E como pode funcionar o EQUILÍBRIO ou ajuste entre perspectivas distintas? Eles podem ser inspirados por manobras que fazemos na cozinha do dia a dia. Veja, por exemplo, que equilibramos a acidez do limão com o doce do açúcar para fazer a limonada, que colocamos sal na manga verde para torná-la menos ácida ou ressaltamos os temperos de um peixe grelhado com algumas gotas de limão. Às vezes o equilíbrio é fundamental para tornar algo consumível, às vezes é apenas um recurso para melhorá-lo.

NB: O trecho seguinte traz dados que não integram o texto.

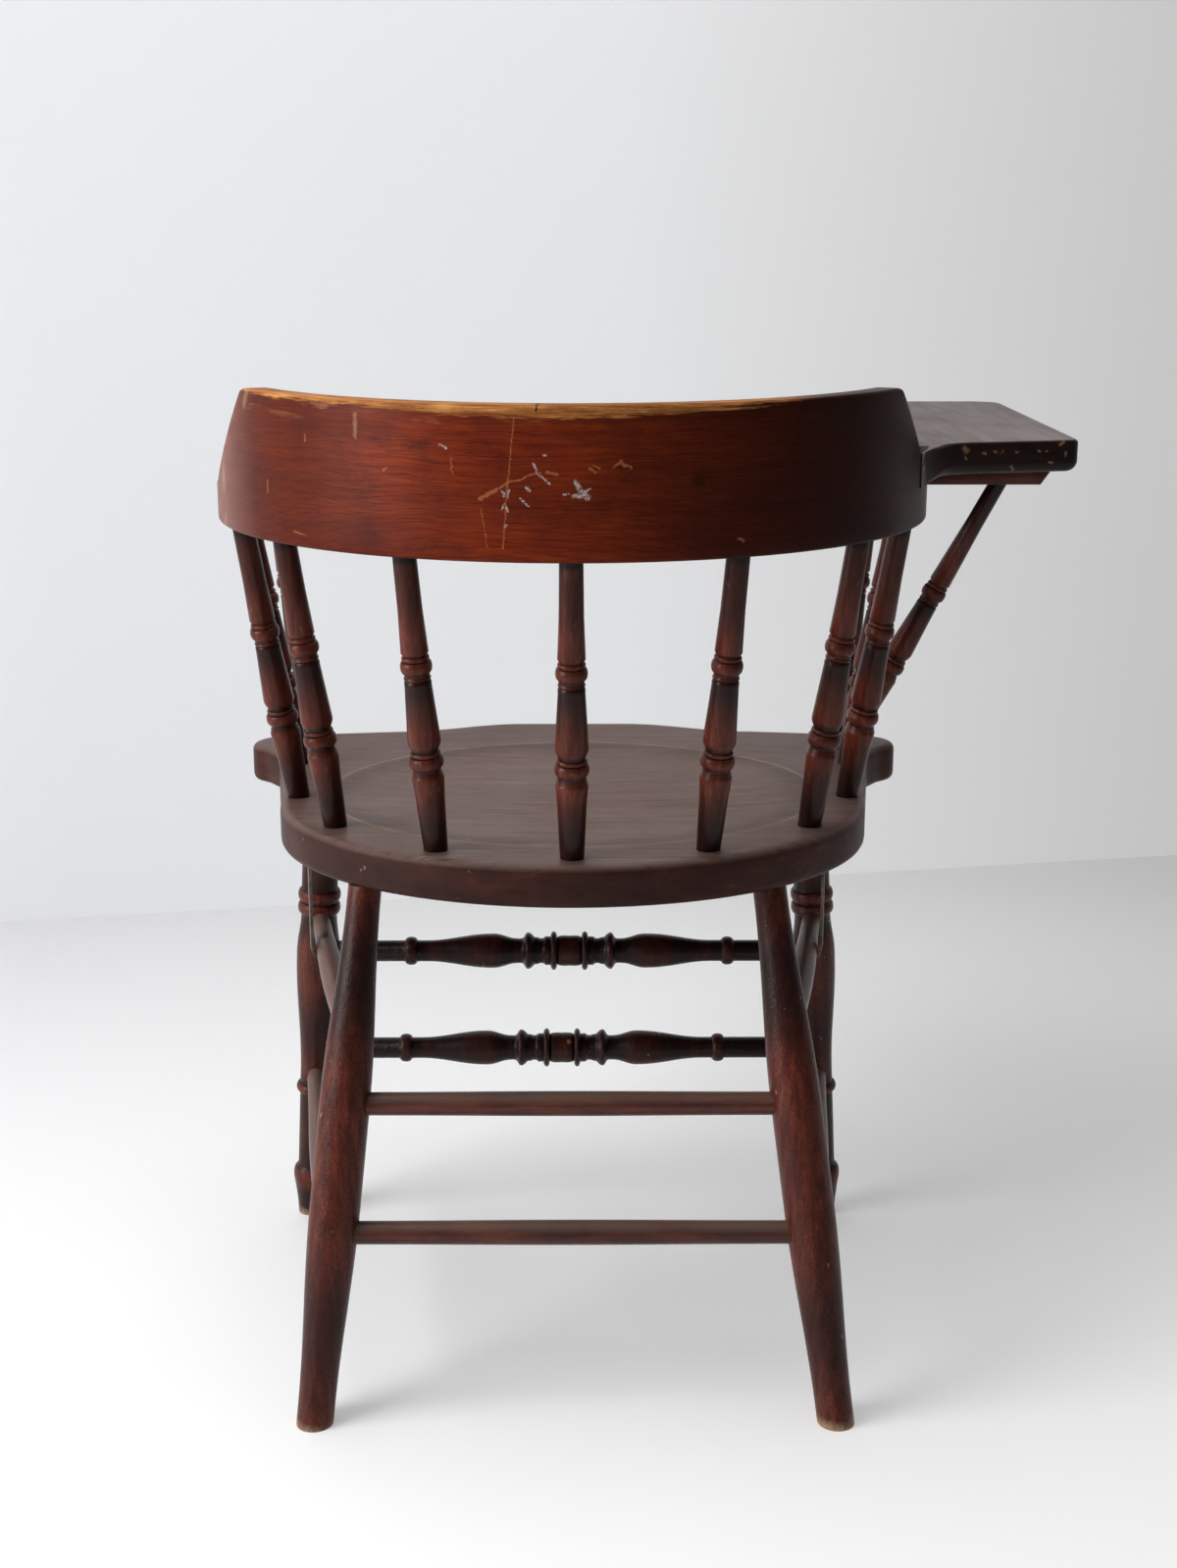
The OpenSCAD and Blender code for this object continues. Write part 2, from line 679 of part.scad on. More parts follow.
module tablet_brace() {
    color(warm_stain) placed()
        spindle(brace_low, brace_high, brace_pin_d, brace_pin_l,
            brace_lower_bead_at, brace_upper_bead_at, brace_top_d, brace_slim);
}

// ---- iron hangers ----

function hung_front(side) = front_leg_at(side, side_upper_h[0]);
function hung_back(side) = back_leg_at(side, side_upper_h[1]);
function hung_share(side) =
    (hung_front(side).y + hanger_at) / (hung_front(side).y - hung_back(side).y);
function hung_at(side) = along(hung_front(side), hung_back(side), hung_share(side));
hook_r = side_mid_d / 2 + strap_clear;

// The hangers are squared to the stretchers that they hold, seen from above.
module hanger_frame(side) {
    run = hung_back(side) - hung_front(side);
    translate(hung_at(side)) rotate([0, 0, atan2(run.y, run.x)]) rotate([0, 0, -90])
        mirror([side == left ? 0 : 1, 0]) children();
}

foot_top = seat_under - hung_at(left).z;
screw_in = hook_r - strap_foot_l * 0.55;

module screw_shank() {
    translate([screw_in, 0, foot_top - strap_t]) cylinder(h = screw_l, d = screw_d);
}

module hanger(side) {
    color(old_iron) placed() hanger_frame(side) difference() {
        union() {
            intersection() {
                rotate([90, 0, 0]) difference() {
                    cylinder(h = strap_w, r = hook_r + strap_t, center = true);
                    cylinder(h = strap_w + 2, r = hook_r, center = true);
                }
                translate([-far, -far, -2 * far]) cube(2 * far);
            }
            translate([hook_r, -strap_w / 2, 0]) cube([strap_t, strap_w, foot_top]);
            translate([hook_r + strap_t - strap_foot_l, -strap_w / 2, foot_top - strap_t])
                cube([strap_foot_l, strap_w, strap_t]);
        }
        screw_shank();
    }
}

module hanger_screws() {
    for (side = [left, right])
        color(old_iron) placed() hanger_frame(side) {
            screw_shank();
            translate([screw_in, 0, foot_top - strap_t - screw_head_h])
                cylinder(h = screw_head_h, d = screw_head_d);
        }
}

seat();
bow_rail();
for (i = [1:7]) back_spindle(i);
arm_spindle(left, rear);  // arm_spindle_left_rear
arm_spindle(left, front);  // arm_spindle_left_front
arm_spindle(right, rear);  // arm_spindle_right_rear
arm_spindle(right, front);  // arm_spindle_right_front
leg_back(left);  // leg_back_left
leg_back(right);  // leg_back_right
leg_front(left);  // leg_front_left
leg_front(right);  // leg_front_right
stretcher_front(front_upper_h, -front_upper_shift);  // stretcher_front_upper
stretcher_front(front_lower_h, front_lower_shift);  // stretcher_front_lower
stretcher_back(back_upper_h);  // stretcher_back_upper
stretcher_back(back_lower_h);  // stretcher_back_lower
stretcher_side(left, side_upper_h);  // stretcher_left_upper
stretcher_side(left, side_lower_h);  // stretcher_left_lower
stretcher_side(right, side_upper_h);  // stretcher_right_upper
stretcher_side(right, side_lower_h);  // stretcher_right_lower
tablet();
tablet_cleat();
tablet_brace();
hanger(left);  // hanger_left
hanger(right);  // hanger_right
hanger_screws();
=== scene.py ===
import math

import bpy
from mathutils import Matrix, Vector


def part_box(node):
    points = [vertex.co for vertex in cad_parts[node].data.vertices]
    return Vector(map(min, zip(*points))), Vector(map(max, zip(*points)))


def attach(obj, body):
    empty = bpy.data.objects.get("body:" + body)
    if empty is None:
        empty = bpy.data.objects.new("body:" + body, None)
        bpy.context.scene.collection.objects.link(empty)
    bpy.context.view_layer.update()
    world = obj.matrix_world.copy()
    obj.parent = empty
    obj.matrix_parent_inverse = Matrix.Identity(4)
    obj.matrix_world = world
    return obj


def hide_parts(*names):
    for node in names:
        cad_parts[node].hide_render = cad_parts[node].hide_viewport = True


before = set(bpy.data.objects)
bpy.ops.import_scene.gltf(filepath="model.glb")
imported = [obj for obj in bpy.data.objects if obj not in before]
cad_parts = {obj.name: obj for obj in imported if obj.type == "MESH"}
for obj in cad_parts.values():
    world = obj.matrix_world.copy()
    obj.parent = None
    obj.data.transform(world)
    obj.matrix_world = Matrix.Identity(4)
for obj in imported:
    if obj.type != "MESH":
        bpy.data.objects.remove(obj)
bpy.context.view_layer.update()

# ---------------------------------------------------------------- seat board
# The seat is one thick board of solid hardwood, sawn to a round back with two ears beside
# the front arm posts, then hollowed out with a scoop and eased all round its edges. It
# carries every other piece: posts and legs are glued into round sockets bored in it.


def mm(out, forward, height):
    """Chair places in millimetres, as out to the sitter's left, forward and up, in the frame."""
    return Vector((out / 1000 + SEAT_OUT, SEAT_FORWARD - forward / 1000, height / 1000))


def hexa(code):
    """A colour written as sRGB hex, as the linear colour that a shader reads."""
    parts = [int(code[i:i + 2], 16) / 255 for i in (1, 3, 5)]
    return [c / 12.92 if c <= 0.04045 else ((c + 0.055) / 1.055) ** 2.4 for c in parts] + [1]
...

Acontece o mesmo entre vinho e comida. Um vinho tinto de uva tânica, encorpado, se consumido muito jovem pode ser simplesmente “imbebível”; no entanto, uma paleta de cordeiro fibrosa e gordurosa pode se beneficiar da aspereza desses taninos para ficar mais palatável. Os dois ganham. Do mesmo modo, uma posta de bacalhau assada pode se beneficiar não apenas do azeite, mas da untuosidade frutada de um Chardonnay mais encorpado com leve passagem por barrica.

Bem, isso é só o começo de uma sintonia que pode ter várias nuances, sobre as quais volto a falar oportunamente. Por ora, vou citar algumas parcerias possíveis para os tradicionais pratos presentes em ceias de fim de ano.

Pernil de porco: tinto de médio corpo, com boa acidez e taninos finos (Merlot, Tempranillo, Chianti Classico)

Peru assado com farofa: tinto mais delicado ou um branco de mais volume (Pinot Noir, Cabernet Franc do Loire, Viognier)

Leitão à pururuca: prato gordo com tinto tânico e encorpado (Tannat, tinto da Bairrada, tinto da Rioja, espumante tinto)

Lentilha com linguiça calabresa: notas terrosas com defumação pedindo estrutura e acidez (Cru Beaujolais, Pinot Noir do Novo Mundo, Riesling)

Rabanada: álcool para enxugar cremosidade, gordura, e dulçor para alcançar açúcar e canela (Vin Santo Toscana, Moscatel de Setúbal).